We need an agreed, common narrative
The book answers the mystery about how
young Afrikaners both remember and enact an Apartheid past they never lived.
Importantly, the book offers hopeful insights for forging a new South African
narrative. Not one based on some 'Rainbow Nation' delusion, but based on
understanding and restoration. Jansen argues that the oppressors and the
oppressed need to find historical common ground by forging a collective and
inclusive narrative of apartheid that is “mutually conceived and resolved”.
And what do we do about the hate in the
meantime? In his recent column on TimesLIVE, Jansen reminds us that words
matter:
“What we sing, or say in poetry, or teach
in classrooms, can heal or hurt. As parents, teachers, public servants or
politicians we dare not leave our children without a sense of hope. We need to
nurture through words positive views of other people, especially those whom
society insists are different from us.”
The question we need to ask ourselves as we
vehemently take up our right to freedom of speech and dive into another round
of Facebook activism is whether we are hurting or whether we are healing.

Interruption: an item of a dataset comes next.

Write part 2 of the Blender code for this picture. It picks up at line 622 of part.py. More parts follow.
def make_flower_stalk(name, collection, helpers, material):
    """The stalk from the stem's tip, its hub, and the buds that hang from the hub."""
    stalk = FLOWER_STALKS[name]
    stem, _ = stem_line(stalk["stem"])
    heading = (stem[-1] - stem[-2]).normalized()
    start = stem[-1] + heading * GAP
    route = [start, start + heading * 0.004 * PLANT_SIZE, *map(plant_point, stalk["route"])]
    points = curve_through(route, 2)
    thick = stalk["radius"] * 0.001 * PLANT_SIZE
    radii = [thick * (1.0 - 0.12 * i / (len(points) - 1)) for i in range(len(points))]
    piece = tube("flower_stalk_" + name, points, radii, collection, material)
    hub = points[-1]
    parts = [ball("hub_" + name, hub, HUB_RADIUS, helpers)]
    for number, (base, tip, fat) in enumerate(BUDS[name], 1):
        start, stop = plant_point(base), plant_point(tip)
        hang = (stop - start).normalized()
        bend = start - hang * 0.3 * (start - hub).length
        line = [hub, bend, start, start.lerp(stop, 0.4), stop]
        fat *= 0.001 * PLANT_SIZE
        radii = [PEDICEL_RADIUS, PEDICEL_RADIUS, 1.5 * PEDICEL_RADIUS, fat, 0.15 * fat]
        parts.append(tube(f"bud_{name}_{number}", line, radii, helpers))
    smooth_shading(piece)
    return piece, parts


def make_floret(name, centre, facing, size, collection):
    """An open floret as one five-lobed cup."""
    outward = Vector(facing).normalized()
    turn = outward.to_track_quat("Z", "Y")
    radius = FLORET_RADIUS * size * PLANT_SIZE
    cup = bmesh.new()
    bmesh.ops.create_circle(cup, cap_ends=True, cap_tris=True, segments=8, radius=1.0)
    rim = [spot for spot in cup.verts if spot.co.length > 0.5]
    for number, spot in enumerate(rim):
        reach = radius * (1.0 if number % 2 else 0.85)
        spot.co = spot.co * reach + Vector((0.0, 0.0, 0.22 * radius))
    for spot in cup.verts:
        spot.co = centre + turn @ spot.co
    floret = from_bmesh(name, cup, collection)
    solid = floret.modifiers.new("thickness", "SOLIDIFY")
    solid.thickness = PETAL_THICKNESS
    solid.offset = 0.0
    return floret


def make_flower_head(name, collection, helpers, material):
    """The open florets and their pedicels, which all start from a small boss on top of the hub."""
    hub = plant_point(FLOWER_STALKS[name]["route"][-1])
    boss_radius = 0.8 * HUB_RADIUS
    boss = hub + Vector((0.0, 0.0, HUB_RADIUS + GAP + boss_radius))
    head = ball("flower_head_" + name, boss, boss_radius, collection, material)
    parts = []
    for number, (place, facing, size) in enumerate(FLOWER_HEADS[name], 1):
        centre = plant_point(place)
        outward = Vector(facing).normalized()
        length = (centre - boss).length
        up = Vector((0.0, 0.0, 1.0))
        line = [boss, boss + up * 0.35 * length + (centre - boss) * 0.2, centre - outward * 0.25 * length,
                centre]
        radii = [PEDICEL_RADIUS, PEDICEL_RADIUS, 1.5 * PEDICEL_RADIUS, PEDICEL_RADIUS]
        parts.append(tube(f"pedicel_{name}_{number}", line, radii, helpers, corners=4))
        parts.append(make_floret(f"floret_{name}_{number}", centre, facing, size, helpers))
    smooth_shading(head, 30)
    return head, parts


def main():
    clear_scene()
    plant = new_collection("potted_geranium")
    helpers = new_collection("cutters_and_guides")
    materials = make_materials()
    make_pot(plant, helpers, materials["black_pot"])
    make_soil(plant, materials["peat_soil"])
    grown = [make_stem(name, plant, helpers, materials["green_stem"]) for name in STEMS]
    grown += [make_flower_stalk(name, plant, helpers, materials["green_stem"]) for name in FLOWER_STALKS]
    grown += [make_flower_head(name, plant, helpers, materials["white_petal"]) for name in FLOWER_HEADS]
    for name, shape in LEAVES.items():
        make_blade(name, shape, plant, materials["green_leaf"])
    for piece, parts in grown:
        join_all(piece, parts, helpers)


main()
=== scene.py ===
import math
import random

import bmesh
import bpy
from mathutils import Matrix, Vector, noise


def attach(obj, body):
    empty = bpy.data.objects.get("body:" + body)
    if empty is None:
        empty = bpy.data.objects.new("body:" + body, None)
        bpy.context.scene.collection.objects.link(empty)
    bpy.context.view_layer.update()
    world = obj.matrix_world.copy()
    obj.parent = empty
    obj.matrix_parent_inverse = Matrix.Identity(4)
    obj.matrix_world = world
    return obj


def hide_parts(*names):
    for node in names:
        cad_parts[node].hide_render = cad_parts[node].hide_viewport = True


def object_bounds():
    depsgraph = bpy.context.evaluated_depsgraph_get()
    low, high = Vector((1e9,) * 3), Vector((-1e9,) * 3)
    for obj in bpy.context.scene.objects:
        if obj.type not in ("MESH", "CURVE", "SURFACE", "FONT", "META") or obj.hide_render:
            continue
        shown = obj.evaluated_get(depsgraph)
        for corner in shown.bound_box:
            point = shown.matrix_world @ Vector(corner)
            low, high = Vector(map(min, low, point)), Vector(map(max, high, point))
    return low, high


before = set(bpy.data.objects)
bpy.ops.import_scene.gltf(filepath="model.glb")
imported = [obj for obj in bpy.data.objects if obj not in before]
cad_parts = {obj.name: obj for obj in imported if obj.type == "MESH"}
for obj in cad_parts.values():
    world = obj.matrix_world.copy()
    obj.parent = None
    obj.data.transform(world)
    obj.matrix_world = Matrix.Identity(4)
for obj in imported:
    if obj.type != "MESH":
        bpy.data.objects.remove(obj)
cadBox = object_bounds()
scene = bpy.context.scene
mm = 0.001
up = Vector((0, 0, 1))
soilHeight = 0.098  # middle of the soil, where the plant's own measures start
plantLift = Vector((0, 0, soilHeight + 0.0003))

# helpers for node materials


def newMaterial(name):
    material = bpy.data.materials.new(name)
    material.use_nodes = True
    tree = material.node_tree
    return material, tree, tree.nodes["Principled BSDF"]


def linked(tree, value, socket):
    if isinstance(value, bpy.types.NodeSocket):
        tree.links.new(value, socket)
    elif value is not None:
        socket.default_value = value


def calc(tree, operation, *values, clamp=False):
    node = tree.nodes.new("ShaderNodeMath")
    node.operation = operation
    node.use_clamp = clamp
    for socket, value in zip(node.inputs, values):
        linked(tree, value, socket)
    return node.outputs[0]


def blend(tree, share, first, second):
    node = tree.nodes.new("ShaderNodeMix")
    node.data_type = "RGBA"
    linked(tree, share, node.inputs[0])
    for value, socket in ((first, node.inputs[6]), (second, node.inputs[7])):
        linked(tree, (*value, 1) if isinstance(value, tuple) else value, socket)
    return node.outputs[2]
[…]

Whether the energy we're using on social networks couldn't be better directed
toward social restoration instead of unthinkingly deepening the divide.
Find ways to cross over
Speaking to my friend, the writer Andrew
Miller, he reminds me that there is an “outstanding issue that is not currently
in currency”. He says the words matter, but asks to what extent our words (and,
by extension, our actions on social platforms), posturing, and ideologies are a
refuge from our physical isolation from each other? “How will we interact when
we never interact save for the strict confines of corporate life?” He advocates
an end to talking and calls for actions, saying we should find physical ways to
cross over the physical divides we have created. And if we do, then we might
find the words follow suit.
Miller's saying that as long as we remain
as structurally isolated as we are and nothing is done to bridge the chasm,
we're well and truly buggered.
Words matter. But actions matter more.